そして、「プレゼント」のようなものとして考えるとわかりますが、「はたらく」ことは本来、提供側と受け取る側に上限関係があるわけではありません。

「はたらく」ことを通じた価値の提供とそれへの返礼は基本的には等価な関係での交換契約のはずです。20世紀型の資本主義ではお金を持っている側やお金を払う側が偉そうにするケースがありましたが、そうした慢心や勘違いをしている企業や人は徐々に人気がなくなり、淘汰されていくのではないかと思います。

そして提供価値の等価な交換という観点から考えるとこれから「ユニークバリュー」というのがますます重要になってくるように思います。

なぜかというと、ユニークバリューがなく他と「取替可能」な価値しか提供ができないと、どうしても相手側の立場が強くなってしまうからです。仕事でも仕入れでも恋愛でもそうですが、「まあこっちは他でもいいんだけど?」と言われてしまうと立場が対等ではなくなってしまい、過当競争で値引き合戦のようになったり、自分の意思で選択することもできなくなってしまいます。

他ではできない、自分だからこそできるユニークバリューをもつことが、価値交換の上で対等な立場を担保してくれます。


「はたらく」は創り出すことができる

「ユニークバリュー」についてはアート思考の文脈でもよくお話するのですが、アート思考の講演やワークショップをした際、最後にこんなスライドを投影します。

芸術家は他の誰でもなく自分にしかつくれない作品をつくり出します。アートのパラダイムにおいては誰かと同じ作品は「モノマネ」や「パクリ」と言われ、評価されません。作品のユニークバリューこそが重要なのです。

そして「作品」は英語で「work」といいます。

芸術家が作品workをつくり出すように、実は僕たちの仕事workも与えられたりこなすだけのものではなく、自らつくり出すことが出来るのです。

一冊目の著書『ハウ・トゥ・アート・シンキング』から引用します。

poetic の語源はギリシャ語のポイエーシス、すなわち「創る」ことです。
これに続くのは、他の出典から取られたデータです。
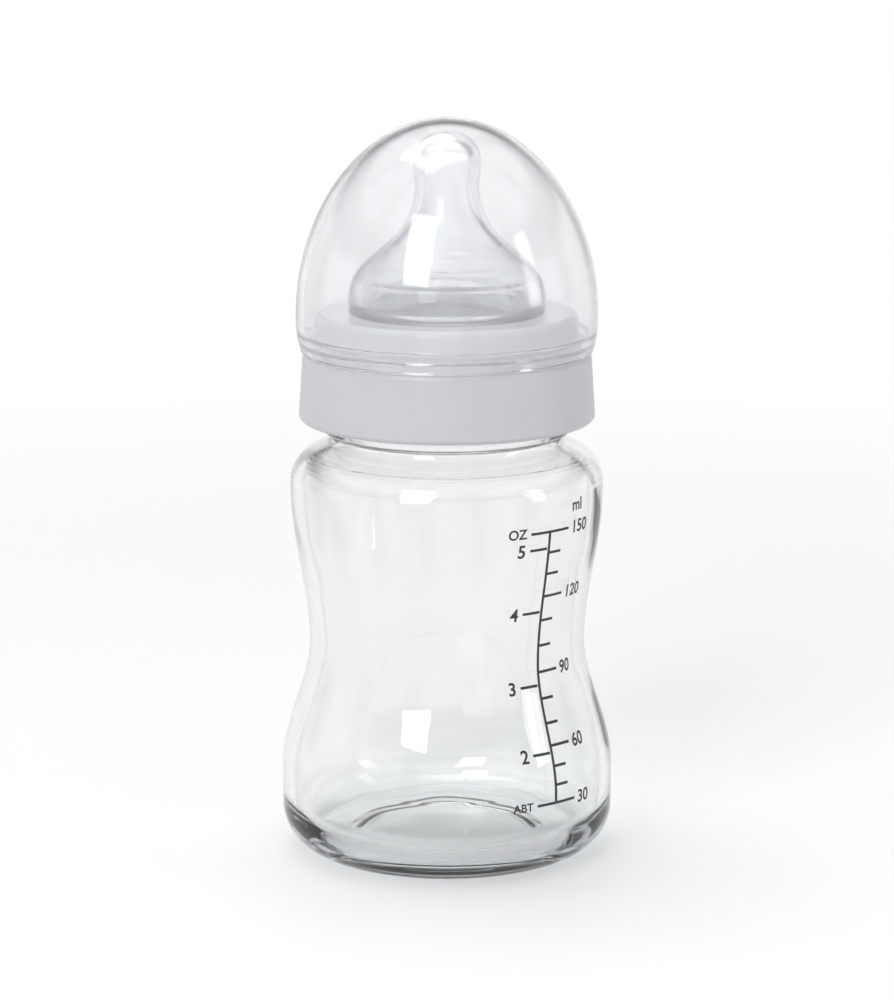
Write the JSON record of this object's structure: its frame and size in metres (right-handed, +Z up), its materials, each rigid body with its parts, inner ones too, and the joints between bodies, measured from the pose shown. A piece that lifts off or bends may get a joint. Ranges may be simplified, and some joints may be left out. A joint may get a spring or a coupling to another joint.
{
  "type": "baby bottle",
  "caption": "Waisted wide-neck glass feeding bottle with printed scale, threaded screw ring, silicone teat and clear dome cap.",
  "frame": {"origin": "centre of the foot ring, on the surface the bottle stands on", "axes": "+Z up the bottle's axis from foot to cap; the printed scale faces -Y; +X is to the right when facing the scale"},
  "size_m": [0.065, 0.0651, 0.1444],
  "materials": {
    "glass": "clear polished soda or borosilicate glass",
    "scale_ink": "fired dark grey printing ink",
    "ring_plastic": "satin light grey polypropylene",
    "silicone": "clear, slightly milky silicone",
    "cap_plastic": "clear, faintly milky polypropylene"
  },
  "bodies": {
    "bottle": {"bottle_body": "glass", "millilitre_scale": "scale_ink", "ounce_scale": "scale_ink"},
    "teat": {"teat": "silicone"},
    "ring": {"screw_ring": "ring_plastic"},
    "cap": {"dome_cap": "cap_plastic"}
  },
  "joints": [
    {"name": "teat_lift", "type": "slide", "parent": "bottle", "child": "teat", "axis": [0, 0, 1], "range_m": [0, 0.0205]},
    {"name": "ring_turn", "type": "hinge", "parent": "teat", "child": "ring", "pos_m": [0, 0, 0.1], "axis": [0, 0, 1], "range_deg": [0, 1440]},
    {"name": "cap_pull", "type": "slide", "parent": "ring", "child": "cap", "axis": [0, 0, 1], "range_m": [0, 0.05]}
  ],
  "couplings": [
    {"joint": "teat_lift", "follows": "ring_turn", "m_per_rad": 0.00079577}
  ]
}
「仕事」は本来与えられたりこなしたりするものではなく「創る」ものではないか。これまでにない、自分だけのworkを創り出すこと。アート・シンキングとは、ポエティックな仕事workのための詩学ポエティカ です。


「はたらく」は自分に出会い直すこと

芸術家はよく「作品ができあがって初めて、自分がつくりたかったものがわかる」というようなことを言います。作品は当初計画したとおり、そのままにつくられるのではなく、作品をつくるプロセスの中で、外界とのインタラクションによって変化していきます。そしてそれは作品だけではなく、作者自身にも影響し、つくる主体としても変容していきます。

ふたたび著書から引用します。

アーティストは制作のプロセスを通じて自ら変化し、作 品ができあがることによって初めて「作者」になるのです。アーティストはよく、「つくって みるまでなにができるか分からない」と言いますが、作品はつくりながら当初の構想からどん どん変わってきます。
(中略)
つくり終わってみると、当初思ってもいなかったような作品ができているのです。ここで興味深いのは材料による自由の「制限」、つまり思いどおりにならないものとの出会いによって 「思いもよらない」作品ができる、ということです。アートをつくるとき、素材の制限に触発されて、「自分」が変化していくのです。 アートの制作は、自分も知らなかった「自分」を見出す行為、あるいは「自分」をつくり出す行為だといえます。

同じように、「はたらく」ことも他者から与えられたものではなく、自分ならではのworkをつくり出す行為であることができれば、「はたらく」というプロセスを通じ、自分ならではの仕事を見出しつくり出しながら、本当の自分らしさに出会い直していくことが出来るはずです。

「はたらく」ことは、そうした動的な自分との出会い直しなのではないかとおもうのです。